▶ DATA EXCERPT:
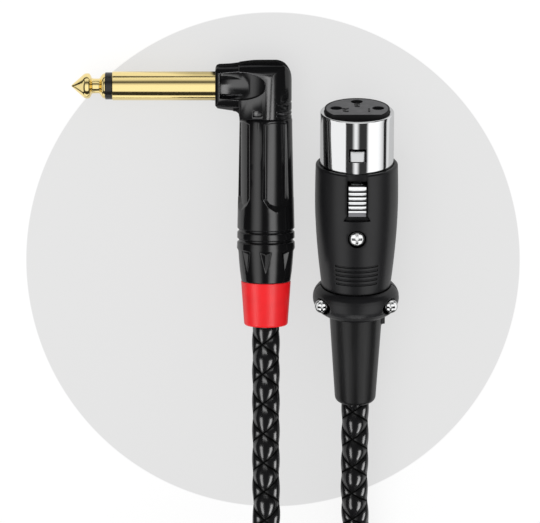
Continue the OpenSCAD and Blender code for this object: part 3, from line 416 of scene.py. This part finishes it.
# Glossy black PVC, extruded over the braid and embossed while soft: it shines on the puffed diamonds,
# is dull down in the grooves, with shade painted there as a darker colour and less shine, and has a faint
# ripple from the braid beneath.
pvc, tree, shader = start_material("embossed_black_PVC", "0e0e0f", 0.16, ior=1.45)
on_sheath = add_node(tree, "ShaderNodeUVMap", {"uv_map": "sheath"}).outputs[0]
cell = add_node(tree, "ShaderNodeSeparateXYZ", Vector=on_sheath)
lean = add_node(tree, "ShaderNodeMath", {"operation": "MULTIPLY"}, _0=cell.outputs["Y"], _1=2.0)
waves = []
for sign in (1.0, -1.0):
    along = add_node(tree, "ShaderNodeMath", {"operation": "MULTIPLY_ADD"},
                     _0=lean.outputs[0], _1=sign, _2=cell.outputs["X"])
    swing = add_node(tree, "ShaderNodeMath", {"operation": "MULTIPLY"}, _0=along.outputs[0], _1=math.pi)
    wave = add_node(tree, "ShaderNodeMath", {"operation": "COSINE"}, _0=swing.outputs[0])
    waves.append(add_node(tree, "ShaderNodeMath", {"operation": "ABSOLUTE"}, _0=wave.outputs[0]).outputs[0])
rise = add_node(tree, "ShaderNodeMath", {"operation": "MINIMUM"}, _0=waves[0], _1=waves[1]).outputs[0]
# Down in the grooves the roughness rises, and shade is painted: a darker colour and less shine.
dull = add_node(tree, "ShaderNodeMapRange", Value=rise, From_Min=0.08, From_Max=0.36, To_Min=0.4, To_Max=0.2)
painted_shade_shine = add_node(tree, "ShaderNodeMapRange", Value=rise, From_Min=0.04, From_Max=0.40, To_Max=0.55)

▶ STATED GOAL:
Write out the whole listing again, exactly as it stands.

▶ ANSWER IN FULL:
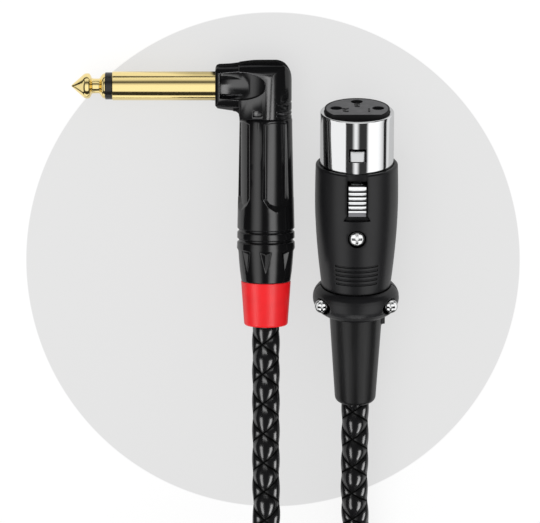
Continue the OpenSCAD and Blender code for this object: part 3, from line 416 of scene.py. This part finishes it.
# Glossy black PVC, extruded over the braid and embossed while soft: it shines on the puffed diamonds,
# is dull down in the grooves, with shade painted there as a darker colour and less shine, and has a faint
# ripple from the braid beneath.
pvc, tree, shader = start_material("embossed_black_PVC", "0e0e0f", 0.16, ior=1.45)
on_sheath = add_node(tree, "ShaderNodeUVMap", {"uv_map": "sheath"}).outputs[0]
cell = add_node(tree, "ShaderNodeSeparateXYZ", Vector=on_sheath)
lean = add_node(tree, "ShaderNodeMath", {"operation": "MULTIPLY"}, _0=cell.outputs["Y"], _1=2.0)
waves = []
for sign in (1.0, -1.0):
    along = add_node(tree, "ShaderNodeMath", {"operation": "MULTIPLY_ADD"},
                     _0=lean.outputs[0], _1=sign, _2=cell.outputs["X"])
    swing = add_node(tree, "ShaderNodeMath", {"operation": "MULTIPLY"}, _0=along.outputs[0], _1=math.pi)
    wave = add_node(tree, "ShaderNodeMath", {"operation": "COSINE"}, _0=swing.outputs[0])
    waves.append(add_node(tree, "ShaderNodeMath", {"operation": "ABSOLUTE"}, _0=wave.outputs[0]).outputs[0])
rise = add_node(tree, "ShaderNodeMath", {"operation": "MINIMUM"}, _0=waves[0], _1=waves[1]).outputs[0]
# Down in the grooves the roughness rises, and shade is painted: a darker colour and less shine.
dull = add_node(tree, "ShaderNodeMapRange", Value=rise, From_Min=0.08, From_Max=0.36, To_Min=0.4, To_Max=0.2)
painted_shade_shine = add_node(tree, "ShaderNodeMapRange", Value=rise, From_Min=0.04, From_Max=0.40, To_Max=0.55)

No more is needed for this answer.